▸ **WORK REQUIRED**: Locate all lines with the word "materials" and copy them out.
=== AVAILABLE RECORDS ===
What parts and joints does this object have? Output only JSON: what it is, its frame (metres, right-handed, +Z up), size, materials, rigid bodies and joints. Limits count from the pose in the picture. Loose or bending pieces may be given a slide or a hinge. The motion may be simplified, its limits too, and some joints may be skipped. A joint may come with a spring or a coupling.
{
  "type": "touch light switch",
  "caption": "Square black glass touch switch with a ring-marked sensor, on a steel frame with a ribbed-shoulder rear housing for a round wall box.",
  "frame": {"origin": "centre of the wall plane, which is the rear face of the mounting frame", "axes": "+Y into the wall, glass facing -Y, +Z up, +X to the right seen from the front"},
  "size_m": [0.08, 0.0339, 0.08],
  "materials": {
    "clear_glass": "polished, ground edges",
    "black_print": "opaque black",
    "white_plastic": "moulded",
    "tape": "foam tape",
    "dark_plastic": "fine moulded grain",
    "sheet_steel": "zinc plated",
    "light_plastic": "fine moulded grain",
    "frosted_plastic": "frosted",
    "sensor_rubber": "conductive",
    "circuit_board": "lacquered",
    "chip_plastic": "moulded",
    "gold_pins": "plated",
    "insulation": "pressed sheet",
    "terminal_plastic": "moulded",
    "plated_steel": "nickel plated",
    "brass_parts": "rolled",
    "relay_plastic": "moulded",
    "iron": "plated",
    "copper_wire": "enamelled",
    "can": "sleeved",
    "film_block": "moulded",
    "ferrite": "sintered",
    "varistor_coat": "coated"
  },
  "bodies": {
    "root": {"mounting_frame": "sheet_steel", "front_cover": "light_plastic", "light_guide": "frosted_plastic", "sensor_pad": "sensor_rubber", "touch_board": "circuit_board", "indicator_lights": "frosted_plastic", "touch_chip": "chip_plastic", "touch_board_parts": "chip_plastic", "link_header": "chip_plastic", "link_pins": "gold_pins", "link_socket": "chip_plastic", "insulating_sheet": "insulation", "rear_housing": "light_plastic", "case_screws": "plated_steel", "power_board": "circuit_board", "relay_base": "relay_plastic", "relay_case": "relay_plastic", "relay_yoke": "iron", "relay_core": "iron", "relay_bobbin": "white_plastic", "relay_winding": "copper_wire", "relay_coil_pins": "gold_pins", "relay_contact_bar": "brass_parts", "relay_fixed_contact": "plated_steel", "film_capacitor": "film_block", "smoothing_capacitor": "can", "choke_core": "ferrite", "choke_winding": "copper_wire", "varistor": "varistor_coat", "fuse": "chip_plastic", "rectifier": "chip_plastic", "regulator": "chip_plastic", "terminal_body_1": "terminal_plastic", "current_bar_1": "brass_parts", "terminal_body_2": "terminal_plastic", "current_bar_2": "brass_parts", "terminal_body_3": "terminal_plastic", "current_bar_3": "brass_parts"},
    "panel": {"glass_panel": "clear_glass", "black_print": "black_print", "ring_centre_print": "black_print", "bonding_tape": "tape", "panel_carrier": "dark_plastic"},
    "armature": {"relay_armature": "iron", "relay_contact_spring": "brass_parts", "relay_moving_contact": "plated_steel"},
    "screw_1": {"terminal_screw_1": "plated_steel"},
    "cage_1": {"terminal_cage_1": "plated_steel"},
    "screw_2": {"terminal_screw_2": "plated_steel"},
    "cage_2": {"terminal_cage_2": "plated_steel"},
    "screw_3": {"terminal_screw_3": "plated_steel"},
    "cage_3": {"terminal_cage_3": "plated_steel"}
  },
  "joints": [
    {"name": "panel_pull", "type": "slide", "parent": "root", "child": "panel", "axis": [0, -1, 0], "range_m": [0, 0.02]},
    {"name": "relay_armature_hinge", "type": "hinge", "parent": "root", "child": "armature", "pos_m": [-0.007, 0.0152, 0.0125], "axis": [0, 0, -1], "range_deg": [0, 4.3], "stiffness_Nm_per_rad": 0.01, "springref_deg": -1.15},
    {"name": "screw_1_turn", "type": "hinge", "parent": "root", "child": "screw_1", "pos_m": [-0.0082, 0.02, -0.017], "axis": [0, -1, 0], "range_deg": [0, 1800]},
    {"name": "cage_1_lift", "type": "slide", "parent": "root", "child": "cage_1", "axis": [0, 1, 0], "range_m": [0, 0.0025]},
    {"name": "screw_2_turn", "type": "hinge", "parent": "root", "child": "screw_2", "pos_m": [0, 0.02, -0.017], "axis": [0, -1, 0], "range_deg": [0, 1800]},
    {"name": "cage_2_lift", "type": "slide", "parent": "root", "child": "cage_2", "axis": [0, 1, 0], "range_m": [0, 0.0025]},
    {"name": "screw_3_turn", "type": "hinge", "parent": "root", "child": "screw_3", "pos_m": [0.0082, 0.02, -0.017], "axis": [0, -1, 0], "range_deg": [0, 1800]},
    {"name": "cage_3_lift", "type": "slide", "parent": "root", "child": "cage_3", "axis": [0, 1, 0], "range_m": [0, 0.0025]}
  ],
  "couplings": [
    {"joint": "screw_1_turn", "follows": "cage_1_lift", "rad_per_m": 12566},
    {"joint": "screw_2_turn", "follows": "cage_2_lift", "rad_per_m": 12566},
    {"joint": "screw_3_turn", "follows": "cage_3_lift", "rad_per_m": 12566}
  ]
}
===
=== AVAILABLE RECORDS ===
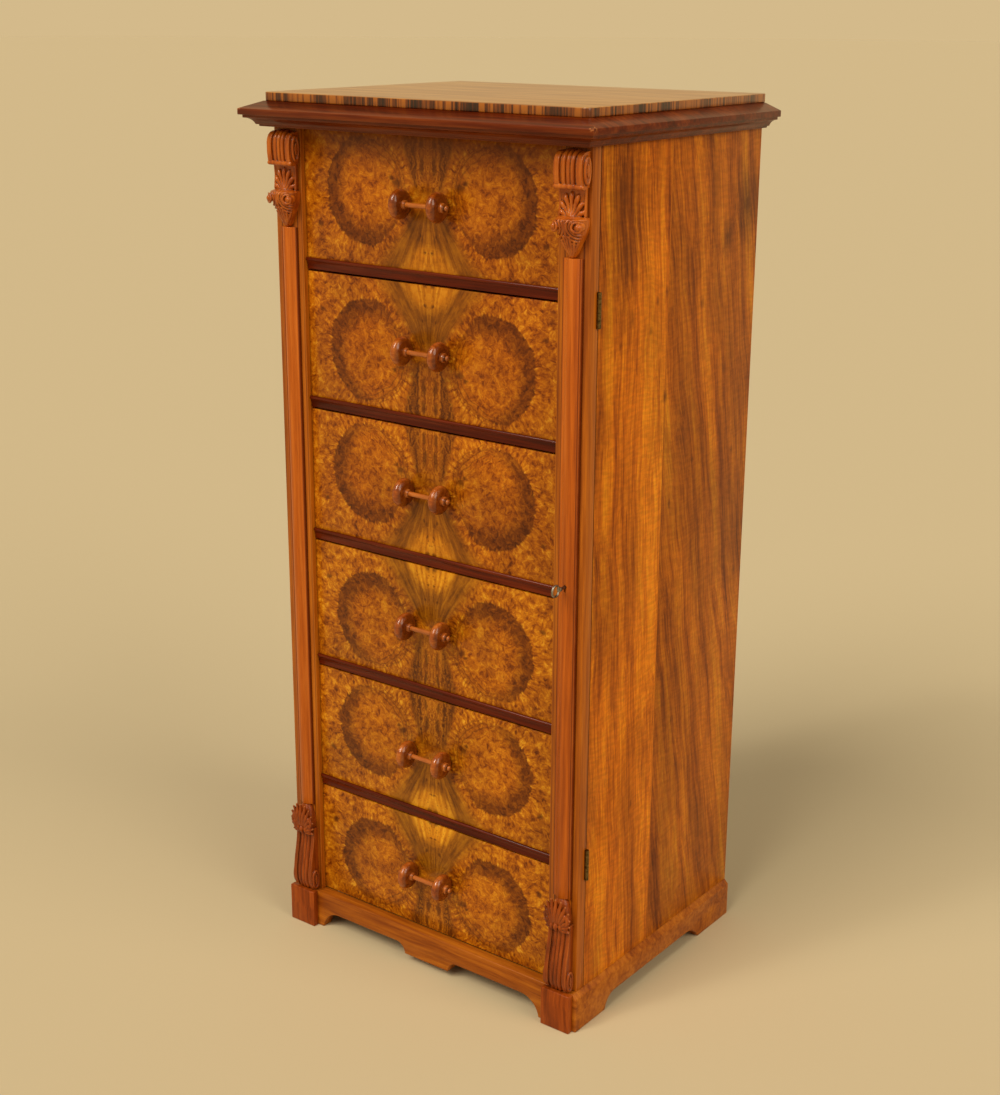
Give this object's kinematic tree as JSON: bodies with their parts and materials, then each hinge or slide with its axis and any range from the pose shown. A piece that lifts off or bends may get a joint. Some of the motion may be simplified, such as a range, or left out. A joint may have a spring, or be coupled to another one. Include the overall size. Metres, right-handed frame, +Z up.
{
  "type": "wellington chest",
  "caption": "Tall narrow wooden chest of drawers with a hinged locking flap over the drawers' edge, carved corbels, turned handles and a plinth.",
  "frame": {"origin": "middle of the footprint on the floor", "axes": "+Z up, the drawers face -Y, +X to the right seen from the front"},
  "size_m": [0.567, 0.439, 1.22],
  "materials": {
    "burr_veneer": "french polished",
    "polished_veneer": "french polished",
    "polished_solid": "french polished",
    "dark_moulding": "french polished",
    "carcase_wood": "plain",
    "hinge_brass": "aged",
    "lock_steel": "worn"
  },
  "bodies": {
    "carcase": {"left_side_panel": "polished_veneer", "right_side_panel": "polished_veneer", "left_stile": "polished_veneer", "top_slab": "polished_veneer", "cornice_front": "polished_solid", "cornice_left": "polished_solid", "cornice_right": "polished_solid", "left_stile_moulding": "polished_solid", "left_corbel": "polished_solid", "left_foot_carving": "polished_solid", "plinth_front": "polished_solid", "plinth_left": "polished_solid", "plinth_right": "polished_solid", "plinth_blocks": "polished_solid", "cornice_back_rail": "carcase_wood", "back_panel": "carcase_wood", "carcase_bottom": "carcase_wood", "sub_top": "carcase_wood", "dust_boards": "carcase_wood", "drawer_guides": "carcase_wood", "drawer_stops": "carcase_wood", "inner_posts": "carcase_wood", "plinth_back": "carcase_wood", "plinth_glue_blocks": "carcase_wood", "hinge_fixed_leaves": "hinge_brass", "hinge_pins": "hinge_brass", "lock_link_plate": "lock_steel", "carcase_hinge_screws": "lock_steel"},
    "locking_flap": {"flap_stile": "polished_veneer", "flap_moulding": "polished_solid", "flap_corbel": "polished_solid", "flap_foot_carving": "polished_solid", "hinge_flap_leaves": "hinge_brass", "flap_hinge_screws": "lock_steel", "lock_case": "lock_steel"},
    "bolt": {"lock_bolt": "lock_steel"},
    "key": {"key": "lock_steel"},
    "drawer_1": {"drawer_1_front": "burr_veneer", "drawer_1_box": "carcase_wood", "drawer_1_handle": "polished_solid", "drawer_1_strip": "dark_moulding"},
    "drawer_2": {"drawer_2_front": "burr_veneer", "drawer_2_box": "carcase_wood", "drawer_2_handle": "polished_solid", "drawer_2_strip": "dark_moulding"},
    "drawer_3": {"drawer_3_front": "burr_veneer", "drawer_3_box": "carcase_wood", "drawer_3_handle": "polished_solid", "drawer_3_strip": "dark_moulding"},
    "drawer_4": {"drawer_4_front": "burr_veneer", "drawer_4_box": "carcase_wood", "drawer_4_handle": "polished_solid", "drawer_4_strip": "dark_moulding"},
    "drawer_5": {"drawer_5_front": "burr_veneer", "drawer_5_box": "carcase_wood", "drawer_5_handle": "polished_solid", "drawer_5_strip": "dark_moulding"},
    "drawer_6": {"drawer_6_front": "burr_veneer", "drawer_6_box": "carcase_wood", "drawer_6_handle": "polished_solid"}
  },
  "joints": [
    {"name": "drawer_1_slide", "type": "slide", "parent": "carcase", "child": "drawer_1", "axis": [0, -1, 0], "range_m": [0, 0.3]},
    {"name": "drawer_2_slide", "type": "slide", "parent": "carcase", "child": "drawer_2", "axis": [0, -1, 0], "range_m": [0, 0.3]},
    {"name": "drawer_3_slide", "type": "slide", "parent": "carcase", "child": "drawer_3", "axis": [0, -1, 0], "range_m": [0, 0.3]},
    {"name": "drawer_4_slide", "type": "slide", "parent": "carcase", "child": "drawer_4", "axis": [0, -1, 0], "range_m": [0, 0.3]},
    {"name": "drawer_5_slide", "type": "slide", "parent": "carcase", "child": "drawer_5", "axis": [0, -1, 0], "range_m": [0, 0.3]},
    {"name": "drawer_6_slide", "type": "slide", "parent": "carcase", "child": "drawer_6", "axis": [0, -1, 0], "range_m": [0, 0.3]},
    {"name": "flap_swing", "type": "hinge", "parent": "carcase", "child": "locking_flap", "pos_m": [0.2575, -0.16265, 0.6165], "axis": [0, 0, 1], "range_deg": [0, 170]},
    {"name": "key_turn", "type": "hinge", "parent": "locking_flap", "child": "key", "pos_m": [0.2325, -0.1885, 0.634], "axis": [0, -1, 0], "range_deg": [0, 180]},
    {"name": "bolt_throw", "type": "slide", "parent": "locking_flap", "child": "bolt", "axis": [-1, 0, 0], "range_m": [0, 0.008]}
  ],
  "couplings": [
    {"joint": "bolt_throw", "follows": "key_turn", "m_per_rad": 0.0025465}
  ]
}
===
▸ **ANSWER FOR THIS EXERCISE**:
What parts and joints does this object have? Output only JSON: what it is, its frame (metres, right-handed, +Z up), size, materials, rigid bodies and joints. Limits count from the pose in the picture. Loose or bending pieces may be given a slide or a hinge. The motion may be simplified, its limits too, and some joints may be skipped. A joint may come with a spring or a coupling.
  "materials": {
Give this object's kinematic tree as JSON: bodies with their parts and materials, then each hinge or slide with its axis and any range from the pose shown. A piece that lifts off or bends may get a joint. Some of the motion may be simplified, such as a range, or left out. A joint may have a spring, or be coupled to another one. Include the overall size. Metres, right-handed frame, +Z up.
  "materials": {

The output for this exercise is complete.